THE LORD IS GOD. Humans worship all sorts of things as gods, but Jesus only means his Father. The Hebrews’ God. The monotheists’ God. The God. We mean no one else.

THE LORD IS ONE. God is not the sum of everything in the universe, not the collective consciousness of every being; not even the collective consciousness of the Father, Son, and Holy Spirit. The trinity doesn’t get together for lunch every week and vote on what God’s gonna think and do, and sometimes the Holy Spirit and Father outvote the Son. God, the LORD, is One. A single, solitary being who should be the only God we follow and worship and obey.

And love.

Yes, God is an otherworldly being. (Okay, he’s from no world, since he predates and created them.) He’s still a being, not some nebulous, impossible-to-relate-to cloud of something. He’s someone—someone we could love. Someone who loves us back, and loved us first, and is love. He’s really easy to love.

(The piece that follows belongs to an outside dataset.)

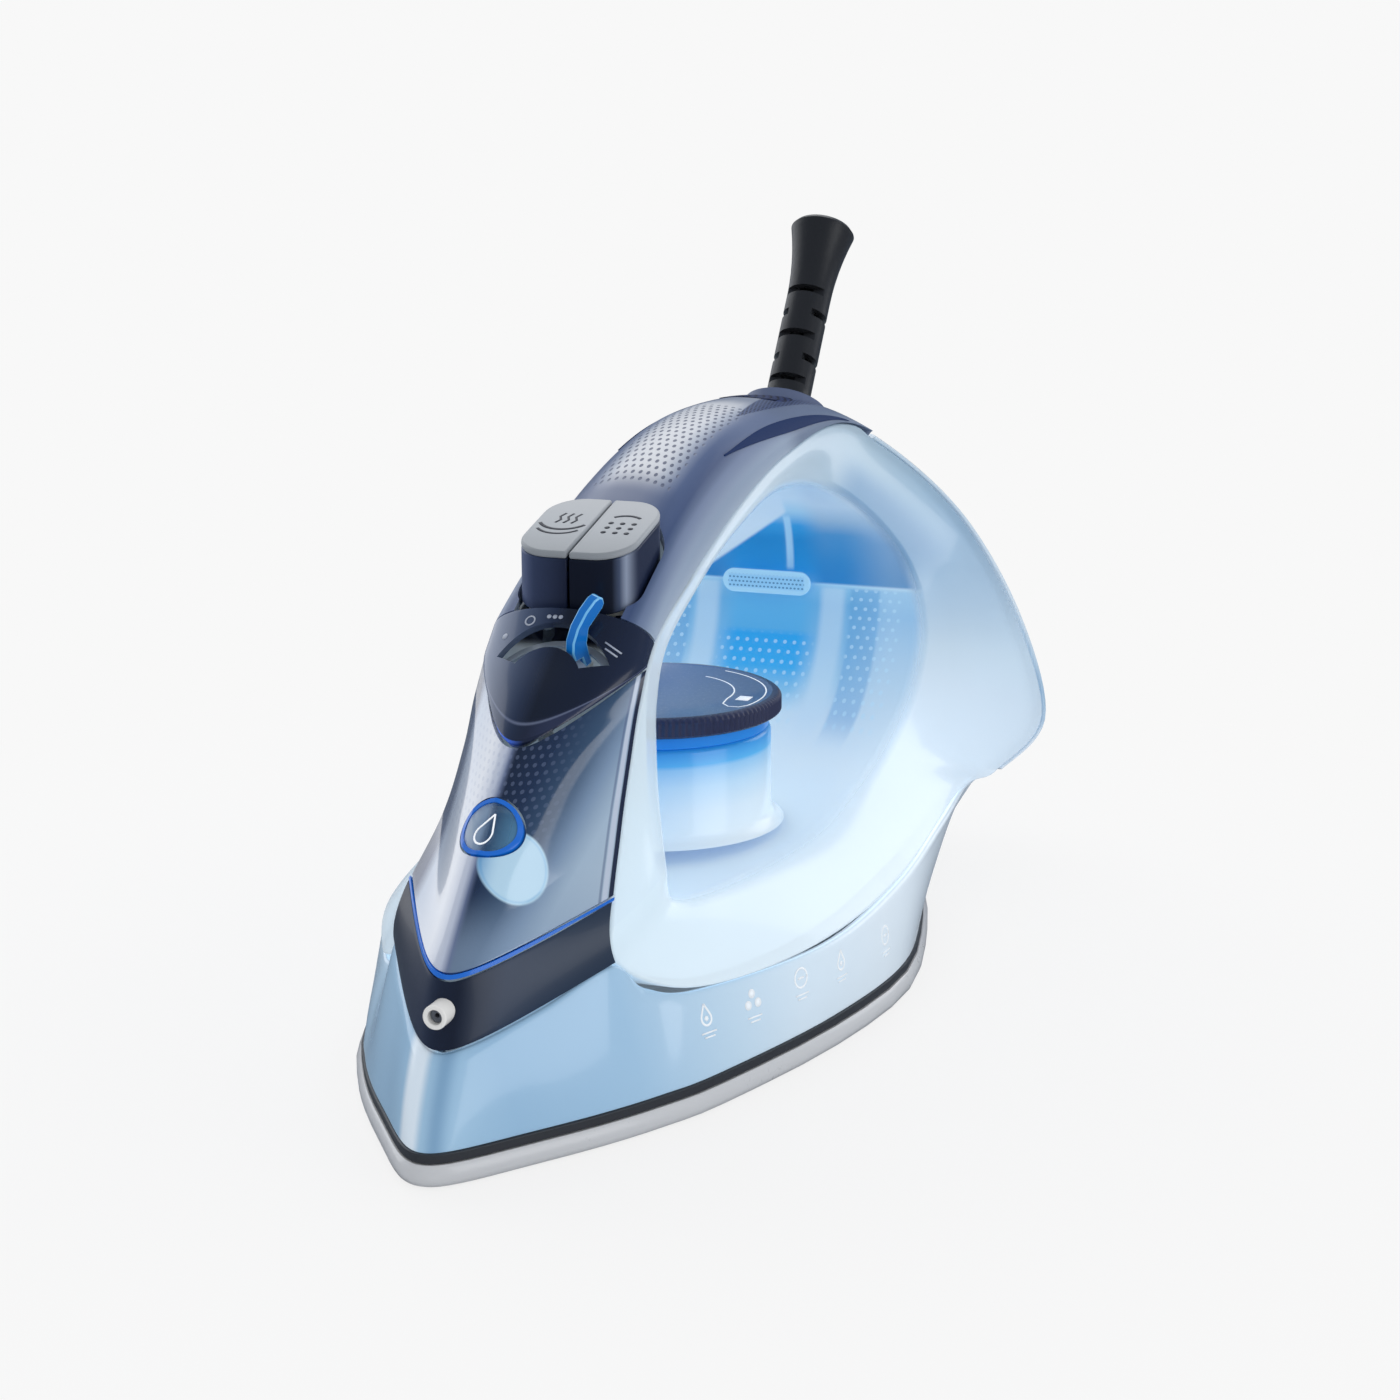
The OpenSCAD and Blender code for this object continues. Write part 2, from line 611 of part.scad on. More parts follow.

Humans, on the other hand, aren’t so easy to love sometimes. I often joke Jesus’s top two commands are the easiest and hardest. Loving God? No problem. Loving the neighbors? Ugh, the neighbors.

Not everyone I’ve met has agreed with this joke. Mainly because they get along great with their neighbors, and don’t realize by “neighbors” God means everybody in their homeland, including all the people they can’t stand. Whereas God… well they struggle with God. Usually they don’t know God enough to honestly love him, and have some old grievances and hold some old grudges. So while they’d agree Jesus’s top two commands are the easiest and hardest, they’d flip the commands entirely.

Well obviously we gotta sort out our beliefs about God and the neighbors. Then… love.

No command, Jesus states, comes before love. In Matthew he says, “On these two commands hang all the Law and Prophets,” Mt 22.40 by which he meant the scriptures; what we’d call the bible. Follow them, and we’re following God’s will, and likely following all the other commands in the scriptures. Ignore them, and it’s likely we have no relationship with God at all.

But we’re not ignoring them, right? Hope not.